DNA can be specifically cleaved at nucleotide residues that contain uracil by treatment with uracil DNA glycosylase (UDG) and an AP-lyase. The UDG catalyzes the excision of a uracil base, forming an abasic (apyrimidinic) site while leaving the phosphodiester backbone intact. The AP-lyase breaks the phosphodiester backbone at the 3′ and 5′ sides of the abasic site to release a base-free deoxyribose. This reaction has conventionally been done using the UDG and Endonuclease VIII (Endo VIII) enzymes from E. coli. 

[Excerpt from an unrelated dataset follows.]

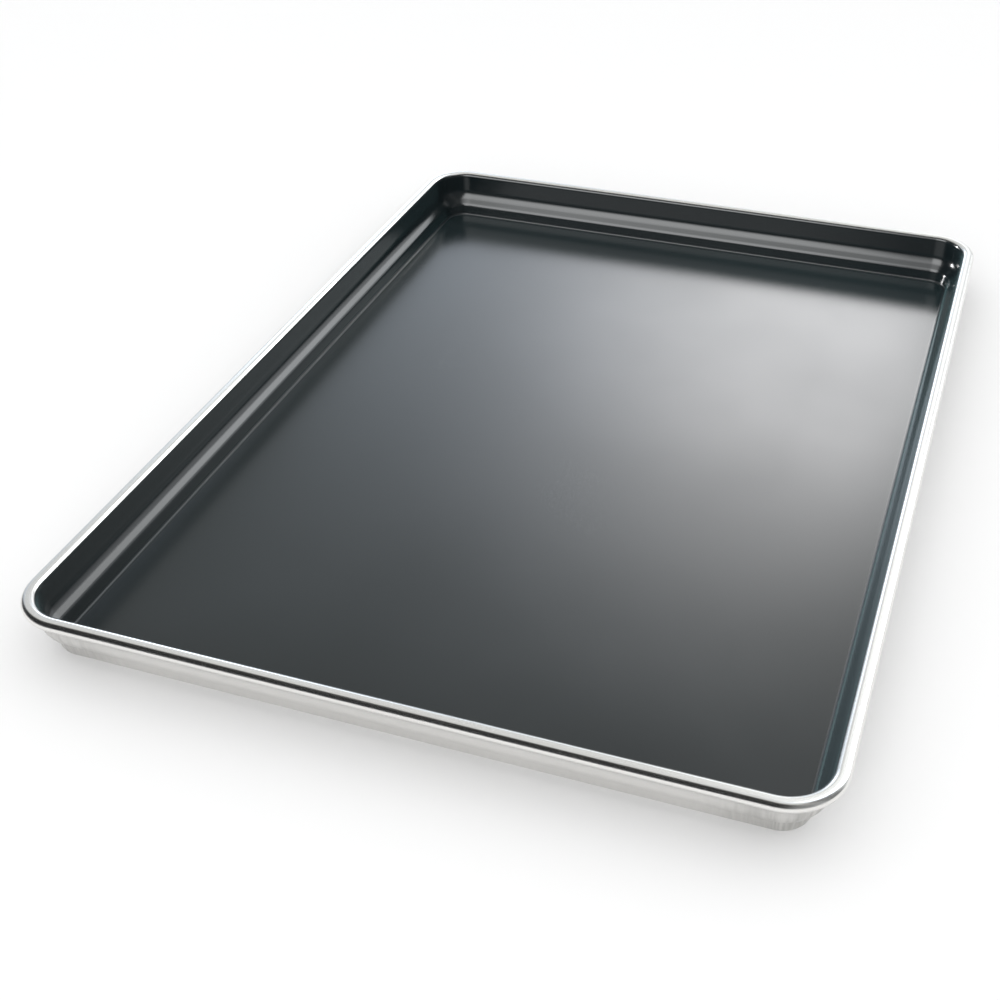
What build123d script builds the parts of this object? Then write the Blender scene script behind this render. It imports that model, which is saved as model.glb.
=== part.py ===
from build123d import *
import math
import os

# A rimmed half-size baking sheet: one pressed aluminium sheet with a stepped
# side wall and a rolled rim, a wire inside the roll, and a dark non-stick
# lining over the whole inside up to the rim.
#
# Millimetres. X runs across the short side, Y along the long side, +Z up.
# The origin is the middle of the underside, on the surface that the pan
# stands on.
#
# A section through the wall is drawn in (u, z): u is measured outwards from
# the lining's edge on the rim, z upwards from the underside. The same section
# runs along the four straight sides and turns about the four corner centres.

# ---- driving dimensions -------------------------------------------------
height = 25.4            # underside to top of rim
sheet_t = 1.0            # aluminium sheet
lining_t = 0.15          # non-stick lining

line_x = 315.4           # lining's edge, side to side, across the short side
line_y = 442.6           # lining's edge, end to end, along the long side
line_r = 17.5            # corner radius of the lining's edge

rim_r = 2.45             # outside radius of the rolled rim
rim_flat = 1.03          # flat on top of the rim, between its two bends
lining_edge_deg = 51.0   # where the lining stops, from the top of the bend
seam_gap = 0.25          # between the rolled sheet's cut edge and the wall

# inside of the wall, as drawn before its bends: inset from the lining's edge,
# and height over the underside
shoulder_top = (-0.82, 12.1)
shoulder_foot = (-5.55, 7.2)
floor_corner = (-6.85, sheet_t + lining_t)
shoulder_top_r = 8.8     # hollow bend into the shoulder
shoulder_foot_r = 3.95   # rounded edge of the shoulder
floor_bend_r = 1.0       # hollow bend into the floor

panel_inset = 12.0       # where the flat floor panel joins the wall section

wire_r = 1.42            # rim wire
wire_gap = 0.8           # between the wire's two ends, middle of the back side

# ---- section geometry ---------------------------------------------------
rim_z = height - rim_r                       # height of both rim bend centres
lining_r = rim_r + lining_t                  # lining's surface round the inner bend
edge_a = math.radians(lining_edge_deg)
inner_u = lining_r * math.sin(edge_a)        # inner bend centre
outer_u = inner_u + rim_flat                 # outer bend centre, and the wire's
cavity_r = rim_r - sheet_t                   # inside radius of the rolled rim


def tangent_direction(point, centre, radius):
    """Unit vector from the bend's centre to where the wall's line from point
    touches the bend, on the pan's inside."""
    dx, dz = centre[0] - point[0], centre[1] - point[1]
    reach = math.hypot(dx, dz)
    turn = math.acos(radius / reach)
    back = math.atan2(-dz, -dx)
    return math.cos(back - turn), math.sin(back - turn)


wall_n = tangent_direction(shoulder_top, (inner_u, rim_z), lining_r)


def bend_point(radius, degrees=None):
    """A point on the inner rim bend: at degrees from the top towards the
    inside, or where the wall's line begins."""
    if degrees is None:
        return inner_u + radius * wall_n[0], rim_z + radius * wall_n[1]
    a = math.radians(degrees)
    return inner_u - radius * math.sin(a), rim_z + radius * math.cos(a)


def wall_path(depth):
    """The wall's line, depth below the lining's surface, with the radii of
    its three bends: floor, floor corner, shoulder foot, shoulder top, rim."""
    base = [
        (-panel_inset, floor_corner[1]),
        floor_corner,
        shoulder_foot,
        shoulder_top,
        bend_point(lining_r),
    ]
    lines = []
    for (ax, az), (bx, bz) in zip(base, base[1:]):
        run = math.hypot(bx - ax, bz - az)
        nx, nz = (bz - az) / run, -(bx - ax) / run
        lines.append((ax + nx * depth, az + nz * depth, bx - ax, bz - az))
    points = [(-panel_inset, floor_corner[1] - depth)]
    for (ax, az, ux, uz), (bx, bz, vx, vz) in zip(lines, lines[1:]):
        s = ((bx - ax) * vz - (bz - az) * vx) / (ux * vz - uz * vx)
        points.append((ax + ux * s, az + uz * s))
    points.append(bend_point(lining_r - depth))
    radii = [floor_bend_r + depth, shoulder_foot_r - depth, shoulder_top_r + depth]
    return points, radii


def at(point):
    """Section point to sketch point: the sketch's own X starts at the corner
    centre."""
    return line_r + point[0], point[1]


def wall_line(depth):
    points, radii = wall_path(depth)
    FilletPolyline(*[at(p) for p in points], radius=radii)


def bend(radius, start_deg, end_deg):
    """The inner rim bend, between two angles from its top towards the inside."""
    ThreePointArc(
        at(bend_point(radius, start_deg)),
        at(bend_point(radius, (start_deg + end_deg) / 2)),
        at(bend_point(radius, end_deg)),
    )


wall_deg = math.degrees(math.atan2(-wall_n[0], wall_n[1]))   # bend's end at the wall
curl_u = inner_u - cavity_r + seam_gap                       # rolled sheet's cut edge

corner_x = line_x / 2 - line_r
corner_y = line_y / 2 - line_r

# one plane for each side, through the corner centre where the side begins:
# its own X points out of the pan, its own Y up, and its normal back along
# the side. The straight is extruded along the normal, and the corner is
# turned a quarter from the plane the other way.
sides = []
for quarter, (cx, cy, length) in enumerate(
    [
        (corner_x, corner_y, 2 * corner_y),
        (-corner_x, corner_y, 2 * corner_x),
        (-corner_x, -corner_y, 2 * corner_y),
        (corner_x, -corner_y, 2 * corner_x),
    ]
):
    a = math.radians(90 * quarter)
    out = (round(math.cos(a)), round(math.sin(a)), 0)
    back = (out[1], -out[0], 0)
    sides.append((Plane(origin=(cx, cy, 0), x_dir=out, z_dir=back), length, (cx, cy, 0)))

panel_x = line_x - 2 * panel_inset
panel_y = line_y - 2 * panel_inset
panel_r = line_r - panel_inset

# ---- pan shell: floor, stepped wall and rolled rim, one pressed sheet ----
with BuildPart() as pan_shell:
    with BuildSketch(Plane.XY):
        RectangleRounded(panel_x, panel_y, panel_r)
    extrude(amount=sheet_t)
    for plane, length, centre in sides:
        with BuildSketch(plane) as wall_section:
            with BuildLine():
                # face that carries the lining, up to the rim
                wall_line(lining_t)
                bend(rim_r, wall_deg, 0)
                Line(at((inner_u, height)), at((outer_u, height)))
                # round the outside of the rim
                ThreePointArc(
                    at((outer_u, height)),
                    at((outer_u + rim_r, rim_z)),
                    at((outer_u, rim_z - rim_r)),
                )
                # tucked-in edge under the rim
                Polyline(
                    at((outer_u, rim_z - rim_r)),
                    at((curl_u, rim_z - rim_r)),
                    at((curl_u, rim_z - cavity_r)),
                    at((outer_u, rim_z - cavity_r)),
                )
                # inside of the rolled rim
                ThreePointArc(
                    at((outer_u, rim_z - cavity_r)),
                    at((outer_u + cavity_r, rim_z)),
                    at((outer_u, rim_z + cavity_r)),
                )
                Line(at((outer_u, rim_z + cavity_r)), at((inner_u, rim_z + cavity_r)))
                bend(cavity_r, 0, wall_deg)
                # outside of the wall, back down to the floor
                wall_line(lining_t + sheet_t)
                Line(at((-panel_inset, 0)), at((-panel_inset, sheet_t)))
            make_face()
        extrude(wall_section.sketch, amount=length)
        revolve(
            wall_section.sketch,
            axis=Axis(centre, (0, 0, 1)),
            revolution_arc=90,
        )
pan_shell.part.label = "pan_shell"

# ---- non-stick lining: a thin skin over the inside, up to the rim ---------
with BuildPart() as nonstick_lining:
    with BuildSketch(Plane.XY.offset(sheet_t)):
        RectangleRounded(panel_x, panel_y, panel_r)
    extrude(amount=lining_t)
    for plane, length, centre in sides:
        with BuildSketch(plane) as lining_section:
            with BuildLine():
                wall_line(0)
                bend(lining_r, wall_deg, lining_edge_deg)
                Line(
                    at(bend_point(lining_r, lining_edge_deg)),
                    at(bend_point(rim_r, lining_edge_deg)),
                )
                bend(rim_r, lining_edge_deg, wall_deg)
                wall_line(lining_t)
                Line(at((-panel_inset, sheet_t)), at((-panel_inset, sheet_t + lining_t)))
            make_face()
        extrude(lining_section.sketch, amount=length)
        revolve(
            lining_section.sketch,
            axis=Axis(centre, (0, 0, 1)),
            revolution_arc=90,
        )
nonstick_lining.part.label = "nonstick_lining"

# ---- rim wire: one bent wire inside the rolled rim ------------------------
with BuildPart() as rim_wire:
    for plane, length, centre in sides:
        with BuildSketch(plane) as wire_section:
            with Locations(at((outer_u, rim_z))):
                Circle(wire_r)
        extrude(wire_section.sketch, amount=length)
        revolve(
            wire_section.sketch,
            axis=Axis(centre, (0, 0, 1)),
            revolution_arc=90,
        )
    # the wire's two ends, butted in the middle of the back side
    with Locations((0, corner_y + line_r + outer_u, rim_z)):
        Box(wire_gap, 4 * wire_r, 4 * wire_r, mode=Mode.SUBTRACT)
rim_wire.part.label = "rim_wire"

os.makedirs("parts", exist_ok=True)
for piece in (pan_shell, nonstick_lining, rim_wire):
    size = piece.part.bounding_box().size
    print(
        f"{piece.part.label}: {len(piece.part.solids())} solid, "
        f"{piece.part.volume:.0f} mm3, {size.X:.2f} x {size.Y:.2f} x {size.Z:.2f}"
    )
export_step(pan_shell.part, "parts/pan_shell.step")
export_step(nonstick_lining.part, "parts/nonstick_lining.step")
export_step(rim_wire.part, "parts/rim_wire.step")
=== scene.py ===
import bpy
import math
import numpy as np
from mathutils import Matrix, Vector


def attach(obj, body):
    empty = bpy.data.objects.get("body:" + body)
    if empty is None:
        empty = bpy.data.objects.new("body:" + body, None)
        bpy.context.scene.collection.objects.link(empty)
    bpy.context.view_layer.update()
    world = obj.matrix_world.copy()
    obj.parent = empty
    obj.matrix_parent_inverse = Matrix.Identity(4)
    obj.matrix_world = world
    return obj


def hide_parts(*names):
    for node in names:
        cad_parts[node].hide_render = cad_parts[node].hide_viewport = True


# A rimmed baking sheet on a pale floor, in soft studio light. Metres.
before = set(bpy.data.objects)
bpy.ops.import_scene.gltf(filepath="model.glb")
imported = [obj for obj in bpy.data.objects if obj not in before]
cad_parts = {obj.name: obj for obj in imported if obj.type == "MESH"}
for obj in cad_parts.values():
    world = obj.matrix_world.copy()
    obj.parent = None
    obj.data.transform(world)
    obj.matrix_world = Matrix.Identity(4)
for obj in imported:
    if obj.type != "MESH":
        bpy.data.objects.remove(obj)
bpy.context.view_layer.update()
scene = bpy.context.scene
scene.view_settings.view_transform = "Standard"
scene.view_settings.look = "None"
MM = 0.001

# ---------------------------------------------------------------------------
# the pan's section: u outwards from the lining's edge on the rim, z upwards
# from the underside, millimetres; the same numbers as the construction model
# ---------------------------------------------------------------------------
HEIGHT = 25.4
SHEET = 1.0
LINING = 0.15
LINE_X, LINE_Y, LINE_R = 315.4, 442.6, 17.5
RIM_R, RIM_FLAT = 2.45, 1.03
LINING_EDGE = 51.0
SEAM = 0.25
SHOULDER_TOP = (-0.82, 12.1)
SHOULDER_FOOT = (-5.55, 7.2)
FLOOR_CORNER = (-6.85, SHEET + LINING)
WALL_BENDS = (1.0, 3.95, 8.8)
PANEL = 12.0
WIRE_R = 1.42
WIRE_GAP = 0.8

RIM_Z = HEIGHT - RIM_R
LINING_R = RIM_R + LINING
INNER_U = LINING_R * math.sin(math.radians(LINING_EDGE))
OUTER_U = INNER_U + RIM_FLAT
CAVITY_R = RIM_R - SHEET
CURL_U = INNER_U - CAVITY_R + SEAM


def tangent_direction(point, centre, radius):
    dx, dz = centre[0] - point[0], centre[1] - point[1]
    reach = math.hypot(dx, dz)
    turn = math.acos(radius / reach)
    back = math.atan2(-dz, -dx)
    return math.cos(back - turn), math.sin(back - turn)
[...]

Cleavage of uracil has been exploited to cleave adaptors in preparing samples for sequencing. This workflow typically involves ligating adaptors that contain uracil residues onto nucleic acid fragments, cleaving the adaptors using UDG and AP-lyase (typically in a single reaction using a mix of enzymes), amplifying the fragments using primers that hybridize to the adaptors, and then sequencing the fragments. In some next generation sequencing applications, nucleotides in the fragments are covalently modified after cleavage of the adaptors.
Epigenetic genome markers can be sequenced using for example, bisulfite sequencing. The fragments are deaminated cytosines (C) (but not methylcytosines) are converted to uracil (U). The sequences of the deaminated fragments (or their amplification products) can be analyzed to identify the positions of cytosines and methylcytosines in the original fragments. Unfortunately, conventional uracil-specific cleavage reagents (e.g., E. coli UDG and Endo VIII) can cause non-specific degradation during extended incubation times, or even under conditions that should have inactivated those reagents.